Principle:Huggingface Datatrove C4 Quality Filtering
| Sources | Domains | Last Updated |
|---|---|---|
| C4 / T5 (Raffel et al. 2020) | Data_Quality, NLP | 2026-02-14 00:00 GMT |
Overview
Line-level and document-level quality filtering rules from the C4 (Colossal Clean Crawled Corpus) paper, designed to clean web-crawled text by removing boilerplate lines while preserving high-quality content.
Description
C4 quality filtering operates at both line and document levels, applying a series of heuristic rules:
Line-level filters (lines failing these checks are removed, but the document is retained with remaining lines):
- Terminal punctuation: Remove lines that do not end in a terminal punctuation mark (., ?, !, ", Template:'}).

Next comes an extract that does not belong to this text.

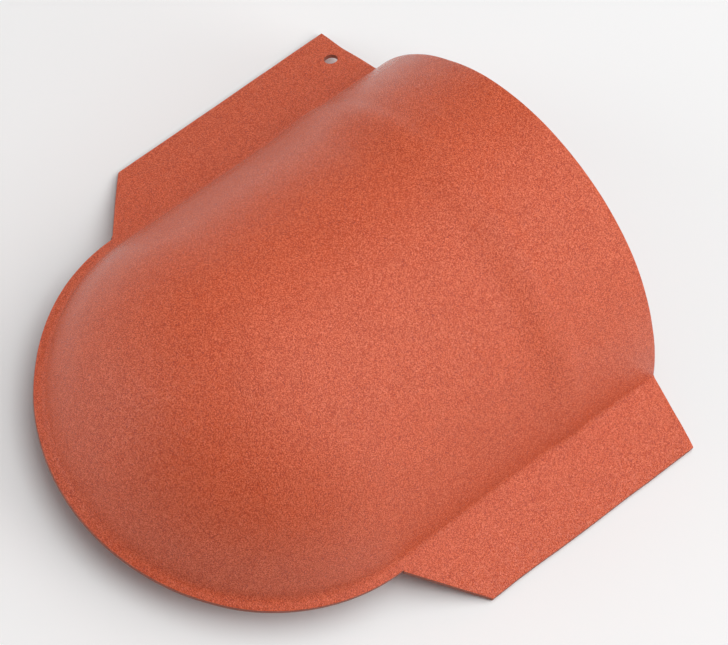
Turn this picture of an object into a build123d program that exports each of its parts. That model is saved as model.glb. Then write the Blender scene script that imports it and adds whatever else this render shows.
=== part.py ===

Lines ending with ellipsis (...) are also removed.
- Minimum words per line: Remove lines containing fewer than 3 words.
- Maximum word length: Remove lines where any single word exceeds 1000 characters.

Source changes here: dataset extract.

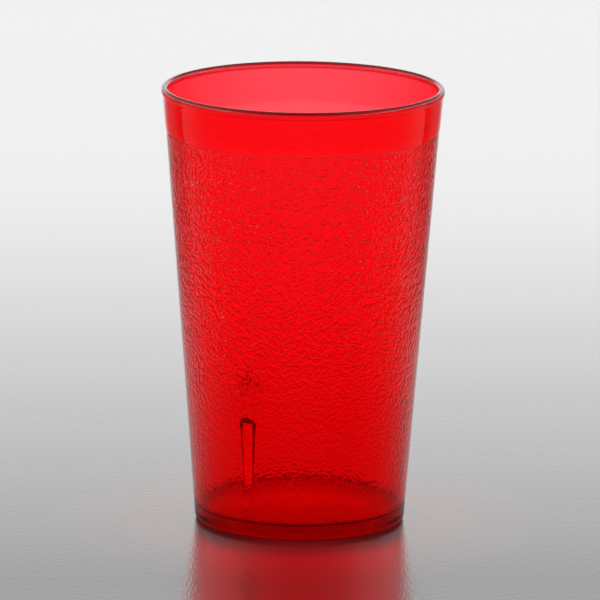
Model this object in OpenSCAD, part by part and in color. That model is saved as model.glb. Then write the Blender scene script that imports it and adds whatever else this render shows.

- JavaScript mentions: Remove lines containing the word "javascript" (case-insensitive).
- Policy phrases: Remove lines containing cookie/privacy policy phrases such as "terms of use", "privacy policy", "cookie policy", "uses cookies", "use of cookies", or "use cookies".
Document-level filters (these cause the entire document to be removed):
- Minimum sentence count: Documents must contain at least 5 sentences after line filtering.
- Lorem ipsum: Documents containing "lorem ipsum" are removed entirely.
- Curly brackets: Documents containing a curly bracket ({) are removed entirely, as this typically indicates code or template content.
Text modification:
- Citation removal: Wikipedia-style citations (e.g., [1], [edit], [citation needed]) are stripped from the text.
- Line reassembly: After line-level filtering, the document text is replaced with only the lines that passed all checks.
Usage
Used as supplementary quality filtering in production pipelines (e.g., FineWeb) alongside Gopher filters. C4 filtering is particularly effective at removing navigation boilerplate and non-content lines while preserving the usable portions of a page, unlike document-level-only filters which must accept or reject entire documents.
Theoretical Basis
The heuristic rules originate from the T5/C4 paper (Raffel et al., 2020). The key design insight is line-level filtering: rather than accepting or rejecting entire documents, C4 filters individual lines and reconstructs the document from surviving lines. This approach:
- Preserves good content: A page with a few boilerplate lines (navigation, cookie notices) can still contribute its substantive content to the corpus.
- Removes navigation and boilerplate: Lines lacking terminal punctuation, containing JavaScript references, or mentioning cookie policies are almost always non-content elements.
- Handles mixed-quality pages: Many web pages contain a mix of high-quality article text and low-quality navigation/footer text. Line-level filtering separates these effectively.
The document-level rules (lorem ipsum, curly brackets, minimum sentences) handle cases where the entire page is low quality and no amount of line filtering can salvage it.
The reference implementation is based on the TensorFlow Datasets C4 utilities: [1].